The week between Christmas and New Year’s is traditionally slow for news, but one story kept all of LA buzzing and made national and international news: the outing of Los Angeles Times restaurant critic S. Irene Virbila.
Shortly before Christmas, while Virbila was waiting for a table with her husband and friends at a Beverly Hills restaurant, one of the restaurant’s owners snapped a photo of her and ordered them to leave. The owner then posted the photo on the internet along with her phone number and a “manifesto” slamming her reviews.
Some personal history is in order here: one of my first writing gigs, in 1998, was as restaurant critic for the Westside Weekly, a local section of the LA Times. I got the job through a competition – writers submitted sample reviews, editors published the five they liked best, and the readership voted.
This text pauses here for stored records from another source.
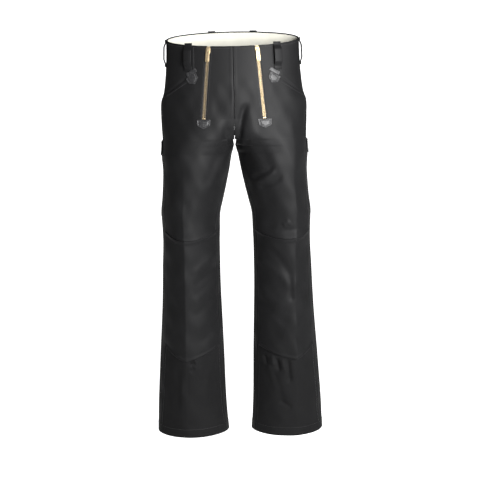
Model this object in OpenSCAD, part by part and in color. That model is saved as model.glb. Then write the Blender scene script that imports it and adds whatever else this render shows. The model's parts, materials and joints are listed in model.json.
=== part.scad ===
// Work trousers with a drop-front flap between two zips.
// Millimetres. +Z is up, the front faces -Y, +X is the wearer's left.
// The origin is the middle of the waist opening, level with the waist at the side seams.

/* [Legs] */
// Inside leg, from the hem to the crotch
inseam = 849; // [700:1:1030]
// Width of one leg at the hem
hem_w = 212; // [150:1:260]
// Width of one leg at the calf
calf_w = 189; // [140:1:230]
// Width of one leg at the knee
knee_w = 170; // [130:1:210]
// Width of one leg at the crotch
thigh_w = 206; // [170:1:240]
// Depth of one leg, front to back, at the hem
hem_d = 172; // [120:1:210]
// Depth of one leg, front to back, at the knee
knee_d = 158; // [120:1:200]
// Gap between the legs at the hem
hem_gap = 68; // [20:1:120]
// Gap between the legs at the knee
knee_gap = 98; // [40:1:150]
// Height of the turned-up hem
hem_h = 26; // [15:1:40]

/* [Body] */
// Height from the crotch to the waist at the side seam
rise = 299; // [265:1:360]
// Width across the waist
waist_w = 375; // [320:1:450]
// Depth of the waist opening, front to back
waist_d = 160; // [130:1:200]
// Width across the hips
hip_w = 416; // [400:1:500]
// How far the seat stands behind the side seams
seat_d = 131; // [110:1:160]
// How far the front of the waist drops below the side seams
front_drop = 23; // [0:1:40]
// Height of the waist lining
lining_h = 70; // [40:1:90]

/* [Cloth and leather] */
// Thickness of the trouser cloth
cloth_t = 1.2; // [0.8:0.1:1.6]
// Thickness of the lining
lining_t = 0.6; // [0.4:0.1:0.8]
// Thickness of the leather patches
leather_t = 1.5; // [1:0.1:2]
// Clearance between one layer and the next
layer_gap = 0.5; // [0.4:0.1:0.8]

/* [Zips] */
// Distance of each zip from the centre, at the waist
zip_top_x = 67; // [50:1:80]
// Distance of each zip from the centre, at its foot
zip_foot_x = 85; // [70:1:100]
// How far the zip's foot is below the waist at the side seam
zip_drop = 223; // [190:1:240]
// Width of the slit that shows the chain
slit_w = 15; // [14:0.5:18]
// Thickness of the teeth, front to back
tooth_d = 3; // [2:0.1:4]
// Distance from one tooth to the next on the same tape
tooth_pitch = 3; // [2:0.1:5]
// Thickness of the zip tape
tape_t = 0.6; // [0.4:0.1:0.7]
// Reach of each tape from the middle of the chain
tape_reach = 14; // [11:0.5:16]
// Length of the slider
slider_l = 19; // [14:0.5:20]
// Width of the slider
slider_w = 13; // [11:0.5:13]
// Length of the pull tab, from its pivot
pull_l = 31; // [24:1:45]
// Width of the pull tab
pull_w = 11; // [9:0.5:14]
// Radius of the holes in the pull tab
pull_hole_r = 1.6; // [1:0.1:2]

/* [Flap] */
// Height of the flap's fold above the zips' feet
fold_up = 28; // [26:1:40]

/* [Pockets] */
// Distance of the slash pocket's top corner from the centre
slash_x = 118; // [105:1:130]
// How far the slash pocket's top corner is below the waist
slash_top_drop = 95; // [85:1:110]
// How far the slash pocket reaches below the waist at the side seam
slash_foot_drop = 163; // [150:1:180]
// Depth of the slash pocket's bag below the waist
bag_drop = 292; // [250:1:320]
// Height of the ruler pocket's mouth above the hem
ruler_top = 865; // [780:1:870]
// Height of the ruler pocket
ruler_h = 220; // [150:1:260]
// Height of the back pockets
seat_pocket_h = 130; // [100:1:150]

/* [Knee panels] */
// Height of the knee panel's top seam above the hem, at the side seam
knee_top = 606; // [500:1:640]
// Height of the knee panel's foot seam above the hem, at the side seam
knee_foot = 263; // [200:1:320]
// How far the top seam dips in the middle
knee_top_dip = 25; // [0:1:40]
// How far the foot seam dips in the middle
knee_foot_dip = 38; // [0:1:50]

/* [Belt loops] */
// Width of a belt loop
loop_w = 22; // [14:1:28]
// Length of a belt loop
loop_l = 76; // [60:1:85]
// Room for a belt under each loop
loop_gap = 8; // [7:0.5:10]
// Distance of the front loops from the centre
loop_front_x = 122; // [110:1:130]
// Distance of the back loops from the centre
loop_back_x = 60; // [45:1:80]

/* [Hidden] */

// Half of the space left between two pieces that are sewn edge to edge
seam = 0.05;
// Depth of the hip panels under the front panels, and of the bags and the lining under both
under_front = cloth_t + layer_gap + 0.9;
under_hip = under_front + cloth_t + layer_gap + 0.5;
// How far the patch pockets stand off the cloth below them
pocket_out = layer_gap + 0.6;
// Running clearance of the zips' metal parts
run = 0.2;
// Cells that a panel has across its side part, its flap part and its back, and up its leg
side_cells = 9;
flap_cells = 5;
back_cells = 12;
leg_cells = 20;
front_cells = side_cells + 1 + flap_cells;

side_len = inseam + rise;
calf_h = 250;
knee_h = 474;
tilt = front_drop / (waist_d / 2);
zip_foot_h = side_len - zip_drop;
fold_h = zip_foot_h + fold_up;
slash_top = side_len - slash_top_drop;
slash_foot = side_len - slash_foot_drop;

// ---- the trousers' shape: every height is above the hem ----

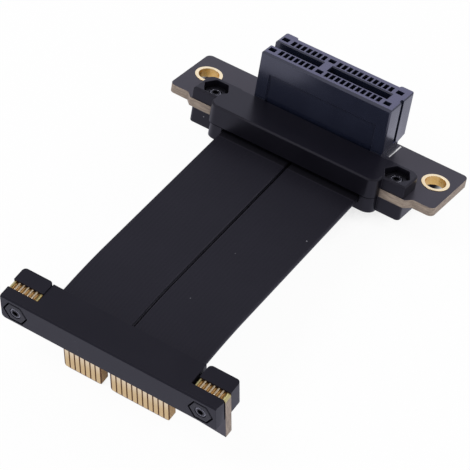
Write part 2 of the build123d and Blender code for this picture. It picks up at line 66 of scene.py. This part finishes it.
class Wire:
    def __init__(self, tree, socket=None):
        self.tree = tree
        self.socket = socket

    def node(self, kind, settings, inputs, output=0):
        made = self.tree.nodes.new("ShaderNode" + kind)
        for name, value in settings.items():
            setattr(made, name, value)
        for name, value in inputs.items():
            if isinstance(value, Wire):
                self.tree.links.new(value.socket, made.inputs[name])
            else:
                made.inputs[name].default_value = value
        return Wire(self.tree, made.outputs[output])

    def into(self, socket):
        self.tree.links.new(self.socket, socket)

    def reckon(self, operation, first, second=0.0):
        return self.node("Math", {"operation": operation}, {0: first, 1: second})

    def __add__(self, other):
        return self.reckon("ADD", self, other)

    def __radd__(self, other):
        return self.reckon("ADD", other, self)

    def __sub__(self, other):
        return self.reckon("SUBTRACT", self, other)

    def __rsub__(self, other):
        return self.reckon("SUBTRACT", other, self)

    def __mul__(self, other):
        return self.reckon("MULTIPLY", self, other)

    def __rmul__(self, other):
        return self.reckon("MULTIPLY", other, self)

    def away(self):  # the distance from zero
        return self.reckon("ABSOLUTE", self)

    def least(self, other):
        return self.reckon("MINIMUM", self, other)

    def most(self, other):
        return self.reckon("MAXIMUM", self, other)

    def wave(self):
        return self.reckon("SINE", self)

    def rise(self, start, end):  # 0 below start, 1 above end, smooth between
        return self.node("MapRange", {"interpolation_type": "SMOOTHSTEP"},
                         {"Value": self, "From Min": start, "From Max": end})

    def along(self, direction):
        return self.node("VectorMath", {"operation": "DOT_PRODUCT"}, {0: self, 1: direction}, "Value")

    def blend(self, share, first, second):
        return self.node("Mix", {"data_type": "RGBA"}, {0: share, 6: first, 7: second}, 2)

    def place(self):
        return self.node("TexCoord", {}, {}, "Object")

    def facing(self):
        return self.node("NewGeometry", {}, {}, "Normal")

    def grain(self, size, detail=2.0, stretch=(1, 1, 1)):  # size in metres
        spot = self.node("Mapping", {}, {"Vector": self.place(), "Scale": [s / size for s in stretch]})
        return self.node("TexNoise", {}, {"Vector": spot, "Scale": 1.0, "Detail": detail}, "Fac")

    def specks(self, size, share, radius):  # rare round dots
        spot = self.node("Mapping", {}, {"Vector": self.place(), "Scale": (1 / size,) * 3})
        cells = {"Vector": spot, "Scale": 1.0}
        near = self.node("TexVoronoi", {}, cells, "Distance")
        pick = self.node("TexVoronoi", {}, cells, "Color")
        chance = self.node("SeparateColor", {}, {"Color": pick}, "Red")
        return (1 - near.rise(radius * 0.5, radius)) * chance.rise(1 - share, 1 - share * 0.8)

    def edges(self, radius, gain):  # 1 on sharp edges, where the rounded normal leaves the true one
        soft = self.node("Bevel", {"samples": 6}, {"Radius": radius})
        turn = self.node("VectorMath", {"operation": "DOT_PRODUCT"}, {0: soft, 1: self.facing()}, "Value")
        return ((1 - turn) * gain).least(1.0)

    def shut(self, distance):  # how much of the air round a spot is shut off
        return 1 - self.node("AmbientOcclusion", {"samples": 6}, {"Distance": distance}, "AO")

    def hollows(self, distance):  # 1 deep in a slit or a corner
        return self.shut(distance).rise(0.25, 0.8)

    def relief(self, height, distance, radius):  # a bump over edges rounded by radius
        soft = self.node("Bevel", {"samples": 6}, {"Radius": radius})
        inputs = {"Strength": 1.0, "Distance": distance, "Height": height, "Normal": soft}
        return self.node("Bump", {}, inputs)


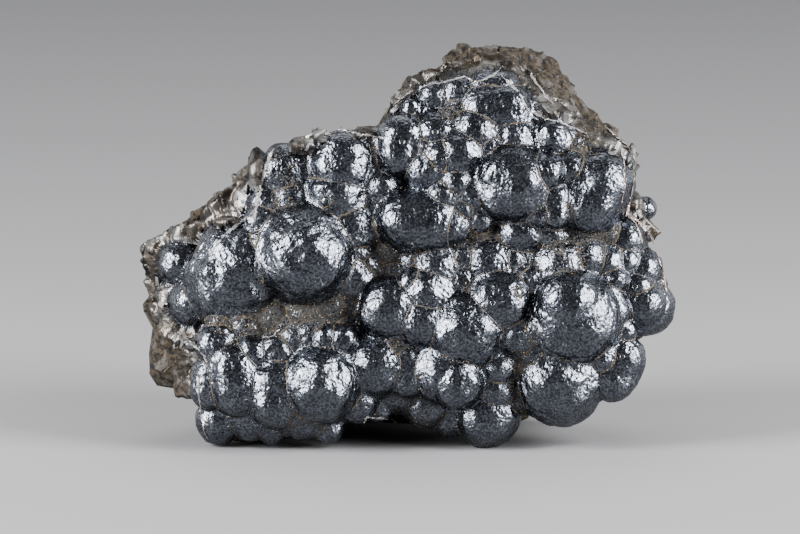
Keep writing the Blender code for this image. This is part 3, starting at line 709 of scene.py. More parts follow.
def broken_flats(spot, size, tilt, step, limit):
    """How far a point rises when each Voronoi cell is a flat with its own tilt and step."""
    cells = outputs_of(node(spot.tree, "ShaderNodeTexVoronoi", spot, repeats(spot, size), 0.0))
    lean = (cells["Color"] - HALF) * (tilt * 2.0)
    slope = limited((spot - cells["Position"]) @ lean, limit * -1.0, limit)
    red = wire(spot.tree, "ShaderNodeSeparateXYZ", cells["Color"])
    return slope + (red - 0.5) * (step * 2.0)


# %% [markdown]
# ## Relief on the bubbles
# A bubble has slow lumps and knobs that fade out at the creases, and small hammered dimples. On the low
# side of some, growth stopped and went on, which left stepped ledges: their height follows the angle from
# the bubble's front as a stair does.

# %% Bubble relief
SEED_STEP = 1.7
DIMPLE_FADE = 0.5 * MM
LEDGE_WANDER = (6.0 * MM, 2.4 * MM, 3.0)
RISE_END, FALL_START = 0.8, 0.82
LOW_SIDE = (0.82, 0.62)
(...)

Having never been a professional restaurant writer before, I wrote for advice to Jonathan Gold, who then had a restaurant column I admired, called Counter Intelligence; he has since won a Pulitzer Prize. To my surprise he wrote back, graciously at that, including the caution never to have my picture published. This I dutifully obeyed (sometimes over the objections of editors of other publications), until the Times eliminated its local sections in 2001.
I’ve never met Irene (that I’m aware of), although we had a couple interactions by phone and email many years ago. There are differing opinions on her reviews, her methods and whether such a powerful critic is good for LA’s restaurant scene. There’s even a debate as to whether having her picture out there will damage her career (the Pulitzer effectively ended Jonathan Gold’s anonymity, yet he continues to review restaurants). This isn’t about any of that.
Rather, my point is this: restaurants are above all in the hospitality business, yet sometimes mistakes happen. From four-star extravaganzas to taco trucks, I’ve seen things get busy, kitchens get backed up, orders get mistaken and customers get grouchy and pushy. Handling problems with grace helps earn my endorsement (assuming everything else is worthy, of course).
The restaurant in this case went out of its way to be graceless. It will get neither any business nor any mention from me.